All right. This is my first attempt to place a post on this particular computer, and I was just beginning to get adapted to the other one. No telling what may happen.
Barbara and I were still having trouble with jet lag, at this point, and we have very sore backs and legs from being jammed in there so tightly on that plane so long. But Barbara's sister, Frances, seems to be adapting quickly. Or, maybe she's just not whining about it like we are. Go figure.
Poland is changing quickly. Before 1990, and the collapse of communism, there was a 12 year wait for a phone in Poland, and one car for every ten families. Many of these Russian cars were made of cardboard. But, we still saw several of these still on the road, 25 years old. Tough cardboard. Truck drivers are not allowed to be on the road on Saturday and Sunday, and we saw lots of them just hanging around at truck stops.
From 1946 to 1991, few tourists made it into Poland, and very few Poles made it out. Up until four years ago, the borders were still closed, and using a bribe to get through the borders seemed to be a way of life. One could expect long delays at the border. And, the roads were still bad. But the borders have opened up, the new road built through by the European Union is comparable to our interstates, and the roads are filled with tourists and tour buses. But the maidens of the night were still to be seen standing along the roadsides occasionally. Someone asked, "Why don't they just hold up a sign?" The answer seemed to be, her mode of dress was her sign.
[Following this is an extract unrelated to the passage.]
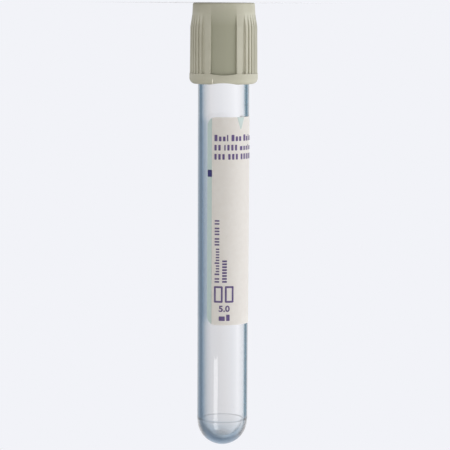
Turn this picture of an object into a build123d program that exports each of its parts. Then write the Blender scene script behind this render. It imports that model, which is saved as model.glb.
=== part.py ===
from build123d import *
import os
from math import radians, sin

# Blood collection tube with a shielded rubber stopper, stood upside down on its closure,
# because it rolls when it lies and can't stand on its round end. +Z is up, and the origin
# is on the ground, on the tube's axis. Heights are measured along the tube from the tip of
# its round end to the closure, so they run down to the ground.

# --- Driving dimensions, in millimetres and degrees ---

# Tube: one clear moulding, drafted above a straight foot, with a separately cut round end
tube_length = 100.0
foot_radius = 6.05
foot_height = 26.0
mouth_growth = 0.1
wall = 1.0
end_wall = 1.55
rim_chamfer = 0.25
parting_height = 6.3
parting_step = 0.06
parting_slope = 0.06

# Stopper: a rubber plug, a seat that rests on the tube's rim, and a neck with a well
plug_length = 10.0
plug_draft = 0.15
plug_chamfer = 0.6
plug_wall = 1.9
recess_chamfer = 0.9
septum = 4.2
seat_thickness = 3.1
seat_chamfer = 0.4
seat_ledge = 1.18
well_lip = 2.1
well_depth = 3.4
well_round = 0.8

# Shield: the moulded cap that holds the stopper and covers the tube's top
shield_length = 19.25
head_height = 6.5
head_recess = 1.8
skirt_wall = 0.85
ring_length = 2.7
ring_draft = 0.13
top_round = 0.45
opening_chamfer = 0.35
snap_height = 0.7

# Grip ribs: a group between each two of the smooth panels
panel_count = 3
rib_rise = 0.57
rib_draft = 0.1
rib_runout = 3.0
rib_round = 0.2
narrow_rib = 0.71
narrow_count = 5
narrow_pitch = 8.3
broad_rib = 1.49
broad_offset = 31.75

# Flange at the shield's foot, which dips under each smooth panel
flange_reach = 0.67
flange_height = 2.5
foot_land = 0.12
panel_dip = 0.3
foot_scallop = 0.36

# Label: a film wrapped round the tube that leaves a window along it
label_margin = 3.9
label_gap = 7.7
label_film = 0.1
label_start = -37.0
label_wrap = 177.0
label_corner = 2.2

# Additive: a dried powder cake in the round end
cake_depth = 0.8

# Clearances
plug_clearance = 0.05
seat_clearance = 0.05
skirt_clearance = 0.49
snap_clearance = 0.2
film_clearance = 0.01

# --- Sizes that follow ---

# Heights, from the tip of the round end
cap_top = tube_length + head_height
shield_foot = cap_top - shield_length
flange_top = shield_foot + flange_height
runout_top = cap_top - ring_length
foot_edge = parting_height + parting_slope
label_bottom = foot_height + label_margin
label_top = shield_foot - label_gap
seat_bottom = tube_length + seat_clearance
seat_top = seat_bottom + seat_thickness
ledge = seat_top + seat_clearance

# Radii of the tube, then of the shield round it, then of the stopper in both
end_radius = foot_radius - parting_step
inner_radius = foot_radius - wall
mouth_radius = foot_radius + mouth_growth
bore_radius = mouth_radius - wall
skirt_radius = mouth_radius + skirt_clearance
core_radius = skirt_radius + skirt_wall
ring_radius = core_radius - ring_draft
rib_crest = core_radius + rib_rise
flange_radius = core_radius + flange_reach
flange_round = flange_radius - skirt_radius - foot_land
seat_radius = skirt_radius - seat_clearance
neck_radius = seat_radius - seat_ledge
opening_radius = neck_radius + seat_clearance

# Plane across the tube at its tip: X looks to the front, Y to -X, and Z runs down the tube
upended = Plane(origin=(0, 0, cap_top), x_dir=(0, -1, 0), z_dir=(0, 0, -1))
tube_axis = Axis(upended.origin, upended.z_dir)


def section_plane(angle=0.0):
    """Half section at an angle round the tube: X is the radius and Y the height."""
    turned = Plane(upended.location * Rot(Z=angle))
    return Plane(turned.origin, x_dir=turned.x_dir, z_dir=-turned.y_dir)


def side_plane(angle):
    """Plane through the axis that looks outwards: X runs round the tube and Y along it."""
    turned = Plane(upended.location * Rot(Z=angle))
    return Plane(turned.origin, x_dir=turned.y_dir, z_dir=turned.x_dir)


def tube_outside(height):
    """Outer radius of the tube at a height above its straight foot."""
    return foot_radius + mouth_growth * (height - foot_height) / (tube_length - foot_height)


def arc_radius(half_width, height):
    """Radius of an arc of this half width and height."""
    return (half_width**2 + height**2) / (2 * height)


def round_corner(section, corner, radius):
    """Round the corner of a section that is nearest to a point."""
    fillet(section.vertices().sort_by_distance(corner)[0], radius=radius)


def bevel_corner(section, corner, length):
    """Bevel the corner of a section that is nearest to a point."""
    chamfer(section.vertices().sort_by_distance(corner)[0], length=length)


# --- Tube ---

with BuildPart() as tube:
    with BuildSketch(section_plane()) as tube_section:
        with BuildLine():
            RadiusArc((0, 0), (end_radius, end_radius), -end_radius)
            Polyline(
                (end_radius, end_radius),
                (end_radius, parting_height),
                (foot_radius, foot_edge),
                (foot_radius, foot_height),
                (mouth_radius, tube_length),
                (bore_radius, tube_length),
                (inner_radius, foot_height),
                (inner_radius, end_wall + inner_radius),
            )
            RadiusArc((inner_radius, end_wall + inner_radius), (0, end_wall), inner_radius)
            Line((0, end_wall), (0, 0))
        make_face()
        bevel_corner(tube_section, (mouth_radius, tube_length), rim_chamfer)
        bevel_corner(tube_section, (bore_radius, tube_length), rim_chamfer)
    revolve(axis=tube_axis)

# --- Label ---

with BuildPart() as label:
    low_radius = tube_outside(label_bottom) + film_clearance
    high_radius = tube_outside(label_top) + film_clearance
    with BuildSketch(section_plane(label_start)):
        with BuildLine():
            Polyline(
                (low_radius, label_bottom),
                (low_radius + label_film, label_bottom),
                (high_radius + label_film, label_top),
                (high_radius, label_top),
                close=True,
            )
        make_face()
    revolve(axis=tube_axis, revolution_arc=label_wrap)
    # Rounded corners at both ends of the film
    for angle, inward in ((label_start, 1), (label_start + label_wrap, -1)):
        with BuildSketch(side_plane(angle)):
            with Locations((0, label_bottom), (0, label_top)):
                Rectangle(2 * label_corner, 2 * label_corner)
            with Locations(
                (inward * label_corner, label_bottom + label_corner),
                (inward * label_corner, label_top - label_corner),
            ):
                Circle(label_corner, mode=Mode.SUBTRACT)
        extrude(amount=2 * mouth_radius, mode=Mode.SUBTRACT)

# --- Additive ---

with BuildPart() as additive:
    cake_radius = inner_radius - film_clearance
    cake_bottom = end_wall + film_clearance
    cake_top = cake_bottom + cake_depth
    cake_edge = (cake_radius**2 - (cake_radius - cake_depth) ** 2) ** 0.5
    with BuildSketch(section_plane()):
        with BuildLine():
            RadiusArc((0, cake_bottom), (cake_edge, cake_top), -cake_radius)
            Polyline((cake_edge, cake_top), (0, cake_top), (0, cake_bottom))
        make_face()
    revolve(axis=tube_axis)

# --- Stopper ---

with BuildPart() as stopper:
    plug_radius = bore_radius - plug_clearance
    plug_tip = plug_radius - plug_draft
    plug_bottom = seat_bottom - plug_length
    neck_top = cap_top - head_recess
    well_radius = neck_radius - well_lip
    well_bottom = neck_top - well_depth
    recess_radius = plug_radius - plug_wall
    recess_top = well_bottom - septum
    with BuildSketch(section_plane()) as stopper_section:
        with BuildLine():
            Polyline(
                (0, recess_top),
                (recess_radius, recess_top),
                (recess_radius, plug_bottom),
                (plug_tip - plug_chamfer, plug_bottom),
                (plug_tip, plug_bottom + plug_chamfer),
                (plug_radius, seat_bottom),
                (seat_radius, seat_bottom),
                (seat_radius, seat_top),
                (neck_radius, seat_top),
                (neck_radius, neck_top),
                (well_radius, neck_top),
                (well_radius, well_bottom),
                (0, well_bottom),
                close=True,
            )
        make_face()
        bevel_corner(stopper_section, (recess_radius, recess_top), recess_chamfer)
        round_corner(stopper_section, (well_radius, well_bottom), well_round)
        bevel_corner(stopper_section, (seat_radius, seat_bottom), seat_chamfer)
        bevel_corner(stopper_section, (seat_radius, seat_top), seat_chamfer)
    revolve(axis=tube_axis)

# --- Shield ---

# Ribs: bars buried in the core, whose crests run out towards the ring at the top
with BuildPart() as ribs:
    rib_foot = flange_top - flange_height / 2
    narrow_sweep = (narrow_count - 1) * narrow_pitch
    with BuildSketch(upended.offset(rib_foot)):
        for panel in range(panel_count):
            middle = (panel + 0.5) * 360 / panel_count
            with PolarLocations(
                core_radius, narrow_count, middle - narrow_sweep / 2, narrow_sweep, endpoint=True
            ):
                RectangleRounded(2 * rib_rise, narrow_rib, rib_round)
            with PolarLocations(
                core_radius, 2, middle - broad_offset, 2 * broad_offset, endpoint=True
            ):
                RectangleRounded(2 * rib_rise, broad_rib, rib_round)
    extrude(amount=runout_top - rib_foot)
    with BuildSketch(section_plane()):
        with BuildLine():
            Polyline(
                (core_radius, runout_top),
                (rib_crest - rib_draft, runout_top - rib_runout),
                (rib_crest, flange_top),
                (rib_crest + 1, flange_top),
                (rib_crest + 1, runout_top),
                close=True,
            )
        make_face()
    revolve(axis=tube_axis, mode=Mode.SUBTRACT)

with BuildPart() as shield:
    # Flange at the foot, dipped under each panel
    panel_edge = radians(180 / panel_count - broad_offset)
    panel_half_width = rib_crest * sin(panel_edge) - broad_rib / 2
    dip_radius = arc_radius(panel_half_width, panel_dip)
    with BuildSketch(section_plane()) as flange_section:
        with BuildLine():
            Polyline(
                (skirt_radius, shield_foot),
                (flange_radius, shield_foot),
                (flange_radius, flange_top),
                (skirt_radius, flange_top),
                close=True,
            )
        make_face()
        round_corner(flange_section, (flange_radius, shield_foot), flange_round)
    revolve(axis=tube_axis)
    for panel in range(panel_count):
        with BuildSketch(side_plane(panel * 360 / panel_count)):
            with Locations((0, flange_top - panel_dip + dip_radius)):
                Circle(dip_radius)
        extrude(amount=2 * flange_radius, mode=Mode.SUBTRACT)

    # Ribs, and the core that carries them
    add(ribs)
    with BuildSketch(section_plane()) as core_section:
        with BuildLine():
            Polyline(
                (skirt_radius, shield_foot),
                (core_radius, shield_foot + flange_round),
                (core_radius, cap_top - ring_length),
                (ring_radius, cap_top),
                (opening_radius + opening_chamfer, cap_top),
                (opening_radius, cap_top - opening_chamfer),
                (opening_radius, ledge),
                (skirt_radius, ledge),
                close=True,
            )
        make_face()
        round_corner(core_section, (ring_radius, cap_top), top_round)
    revolve(axis=tube_axis)

    # Snap bead that holds the stopper's seat up against the ledge
    with BuildSketch(section_plane()):
        with BuildLine():
            Polyline(
                (skirt_radius, tube_length),
                (mouth_radius + snap_clearance, tube_length),
                (skirt_radius, tube_length - snap_height),
                close=True,
            )
        make_face()
    revolve(axis=tube_axis)

    # Scallops in the foot under the panels
    scallop_radius = arc_radius(panel_half_width, foot_scallop)
    for panel in range(panel_count):
        with BuildSketch(side_plane(panel * 360 / panel_count)):
            with Locations((0, shield_foot + foot_scallop - scallop_radius)):
                Circle(scallop_radius)
        extrude(amount=2 * flange_radius, mode=Mode.SUBTRACT)

# --- Files ---

tube.part.label = "tube"
label.part.label = "label"
additive.part.label = "additive"
stopper.part.label = "stopper"
shield.part.label = "shield"
os.makedirs("parts", exist_ok=True)
for piece in (tube, label, additive, stopper, shield):
    export_step(piece.part, f"parts/{piece.part.label}.step")
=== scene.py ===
from math import ceil, cos, pi, radians, sin

import bpy
from mathutils import Matrix, Vector


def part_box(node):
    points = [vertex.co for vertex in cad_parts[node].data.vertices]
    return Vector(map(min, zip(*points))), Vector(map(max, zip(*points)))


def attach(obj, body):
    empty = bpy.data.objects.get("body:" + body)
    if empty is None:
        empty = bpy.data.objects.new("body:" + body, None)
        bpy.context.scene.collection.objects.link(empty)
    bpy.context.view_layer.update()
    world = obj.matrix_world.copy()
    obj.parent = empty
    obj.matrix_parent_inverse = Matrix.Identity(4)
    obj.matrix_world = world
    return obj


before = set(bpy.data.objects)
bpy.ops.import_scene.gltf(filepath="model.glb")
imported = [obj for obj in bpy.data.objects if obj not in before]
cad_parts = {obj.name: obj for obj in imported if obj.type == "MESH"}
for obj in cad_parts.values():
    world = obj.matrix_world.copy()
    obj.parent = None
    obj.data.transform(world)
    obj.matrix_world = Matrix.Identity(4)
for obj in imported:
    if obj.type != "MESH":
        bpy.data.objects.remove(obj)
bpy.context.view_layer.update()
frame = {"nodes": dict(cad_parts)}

nodes = frame["nodes"]
bpy.ops.object.select_all(action="DESELECT")


# The tube: one injection-moulded piece of clear polyester. Its round end is cut in a separate
# part of the mould, which leaves a fine ring. The dark of the room at the wall's edges is painted
# into its colour as shade: blue-grey lines there and nearly nothing between them.

class Term:
    """A socket in a sum. Each sign adds the Math node that it means."""

    def __init__(self, nodes, socket):
        self.nodes, self.socket = nodes, socket

    def math(self, operation, *others):
        """A Math node that takes this socket first and then the others."""
        sockets = dict(enumerate((self, *others)))
        return self.nodes.add("ShaderNodeMath", {"operation": operation}, sockets)["Value"]

    def __add__(self, other):
        return self.math("ADD", other)

    def __sub__(self, other):
        return self.math("SUBTRACT", other)

    def __rsub__(self, other):
        return self * -1 + other

    def __mul__(self, other):
        return self.math("MULTIPLY", other)

    def __gt__(self, other):
        return self.math("GREATER_THAN", other)

    def __lt__(self, other):
        return self.math("LESS_THAN", other)

    __radd__, __rmul__ = __add__, __mul__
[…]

 The Poles just now seem to be beginning to adapt to tourists, and  realizing how much money they bring in,  But many were still sorta lemon-faced when dealing with us. Being squeezed in between Germany and Russia has traditionally been a tight spot for Poland, lots of nice flat land that makes excellent battlefields. Crews of men mowed the right of way with hand operated weed eaters, and others bagged up the hay.
     Poland is now 94% Roman Catholic, and the best way for a young poor boy to improve his lot in life is to become a priest, we were told. One in thirteen Roman Catholic Priests live in Poland. Personally, though, becoming a priest requires a specific sacrifice I could just never find my way clear to making. But that's just me.
We reached Warsaw. Most of Warsaw was closed, it was Corpus Christi Day, one of their three big ones. Warsaw is the largest Polish city, three million. Chicago is the second largest, 1.8 million.
Ironically, the Stock Exchange used to be the communist party building. They have one palm tree, right in the middle of town, made of plastic.Warsaw University has 65,000 students, and they go free.
Warsaw suffered a great deal under the Nazis. Much more than I learned about in my history classes in the 50's and 60's. I suppose a lot of that is because while it was under Communism, we learned very little about Poland.
During WWII,  Poland was the first of many conquered. There were two uprisings against the Germans during that time. In the first, 200,000 died. When the Jewish began to realize what their fate was to be, many preferred to die fighting. In the latter part of the war, with the Russians on the way, the Nazis punished the Poles by drilling holes in 85% of their beautiful large buildings and blew them up, while the Russians, arriving outside Warsaw, watched the destruction. Many Poles still complain bitterly that the Russians, two million of them, just stayed outside town and watched that destruction, instead of coming in and stopping it. Now, most of those beautiful buildings have been rebuilt, just like they were before, though there was very little money for the Poles for this from the Russians or the Marshall Plan after the war.
After walking and looking, mostly, for a couple of hours, our family group found a small grocery store open, and went in to buy meat for sandwiches. While looking over the meat packages, Barbara pointed out to the lady in charge that some of the meat was out of date, and the lady finally found some that was not for us. She was nice about it, but it seems a man in the back room heard all that, and got extremely mad. He came out and started shouting at us, waving his arms for us to leave. Now, for some reason, he was either getting dressed as a clown, or undressed; anyway, he was half dressed. Of course, we could not understand a thing he said, but we got the drift. I turned, looked at him, then looked down at his half-costume, and flashed him a thumbs up. But, it was with my half thumb, the one I got cut off 47 years ago. Then I placed the other thumb up beside it to show I was only giving him a half-thumbs up, which was all I could do because of his half-dressed condition. He stopped screaming, looked at me awhile, then just died laughing. That old half thumb comes in handy sometimes.
Poland became the first non-communist country in Eastern Europe in 1989.
Time to load back on  the Globus tour bus, and the entire group on our bus sang happy birthday to me, sixty nine years old today. Then the bus turned toward Auschwitz, and everyone's mood changed considerably.